Their journeys are a part of the South Africa Study Abroad trip administered by the School of Family and Consumer Sciences here at Eastern Illinois University. This trip offers a full semester's load of classes (up to 15 credit hours) in addition to plenty of opportunities to absorb South African culture and heritage.
This study abroad trip offers the chance to complete the internship requirements necessary for your FCS undergraduate degree. In addition, the following classes are offered:
As always, before planning any course of study, make sure you contact your academic advisor to see if Study Abroad is right for you. Side effects may include new friendships, increased cultural awareness, and a burning desire to try new things.
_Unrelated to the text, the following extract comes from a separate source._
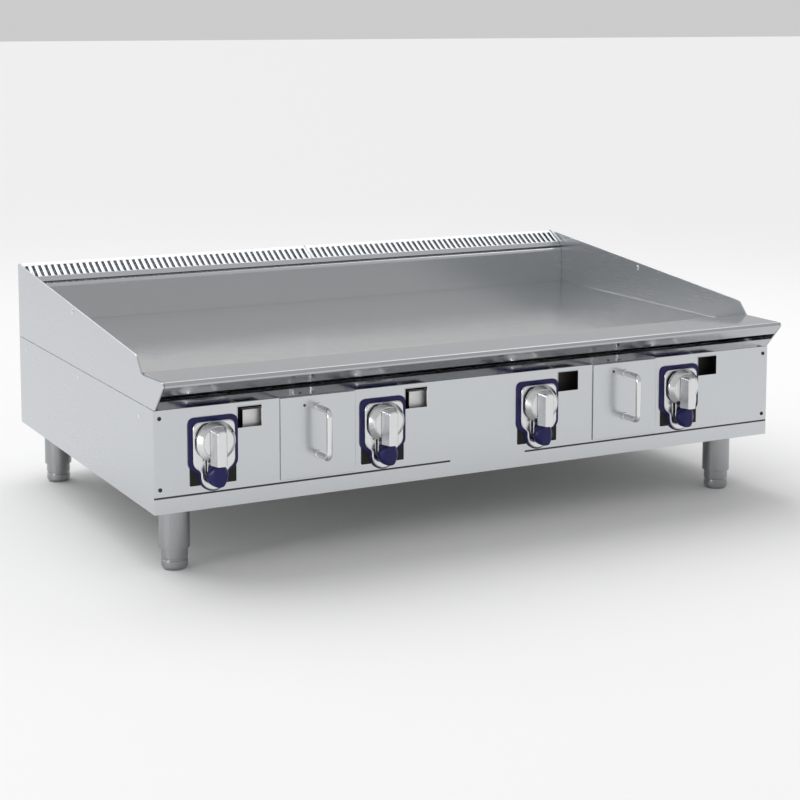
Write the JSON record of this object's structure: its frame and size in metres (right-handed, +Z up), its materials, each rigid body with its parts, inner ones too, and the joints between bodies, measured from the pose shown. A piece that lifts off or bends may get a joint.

Like bungee jumping! (One of the activities of the trip)
Still, it is hard to know if Study Abroad is right for you, based upon reading a few paragraphs of text on a website and looking at a couple of pictures.
This is where our three FCS friends come in. Anna, Amber, and Demetris have chronicled their journeys to South Africa and we invite you to browse through their adventures.
While it appears to be more pictures and text, what's hidden in these online journals is the emotions, experiences, and discoveries of their individual trips.
Underneath each of the pictures is a link to the student's blog. If you would like specific details about the Study Abroad trip, keep scrolling!
|Demetris' Encore Journey||Amber's Spiritual Journey||Anna's Long Walk to South Africa|
Getting the Skinny on Study Abroad: South Africa
The trip consists of three phases, 4 weeks in Cape Town, 5 weeks in Port Elizabeth, and 5 weeks in Chintsa. And a Safari!
Upon your arrival to South Africa, the first things students do is attend several safety meetings to instruct them on how to get through South Africa with minimal disturbances. The next few days are spent absorbing the culture of Cape Town, visiting tourist attractions, local schools, and taking classes.
These cultural activities include visiting various historical sites (Cape Castle, Slave Lodge, The Company Gardens, District Six Museum, Bo Kaap Museum, Solms-Delta Wine Estate, and Robben Island), visiting various nature sites such as Hout Bay, the Cape of Good Hope National Park, Boulders Beach (penguins!), the Lion's Head, and a visit to the Thembani Primary School in Langa, in the Cape Town Flats.
|View of the Cape Town Skyline||Thembani Primary School in Langa|
There are also many other activities during the first four weeks in Cape Town; too numerous to talk about here. Hopefully you get a good idea what this portion of the trip is about! Want to know more? Contact Dr. Murphy for further details.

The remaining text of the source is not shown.